The Real Costs Aren't What You Think
While companies budget for compute and talent, they're blindsided by three compounding technical debt categories:
**Data Pipeline Debt**
- Brittle extraction jobs that break monthly
- Manual data cleaning that scales linearly with usage
- Undocumented transformations that only one person understands
- No systematic way to detect data drift
**Governance Debt**
- Access controls retrofitted after deployment
- Audit trails cobbled together from logs
- No clear process for model updates
- Security reviews that block deployment for weeks
**Integration Debt**
- Custom middleware to handle each new use case
- Duplicate model instances running across teams
- Configuration sprawl across environments
- No centralized way to monitor performance
Why This Matters Now
The first wave of enterprise AI focused on contained use cases - specific workflows, limited scope. But as companies push toward broader deployment, these debt categories compound.
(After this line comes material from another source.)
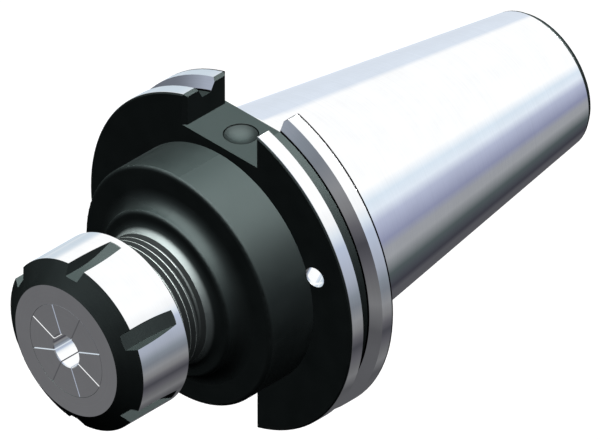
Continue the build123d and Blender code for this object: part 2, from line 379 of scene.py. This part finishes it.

A system that worked for one department becomes unmanageable at enterprise scale.
The Numbers Are Brutal
Recent client audits reveal:
- 40% of AI engineering time spent maintaining existing pipelines
- 3-4x longer deployment cycles versus initial estimates
- 2x higher infrastructure costs from redundant systems
- 5-8 week delays for security/compliance reviews
The Way Forward
Smart companies are realizing that technical debt isn't a side effect - it's the primary challenge. They're:
- Building data foundations before models
- Standardizing deployment patterns upfront
- Creating clear model governance frameworks
- Investing in monitoring/observability early
The Hard Truth
Most enterprises treated AI infrastructure like a simple extension of existing systems. The reality is that AI requires fundamentally different architectural patterns, governance models, and operational processes.
The technical debt isn't a bug - it's the tax we pay for treating AI deployment as a simple technical problem rather than a fundamental reshape of how we build systems.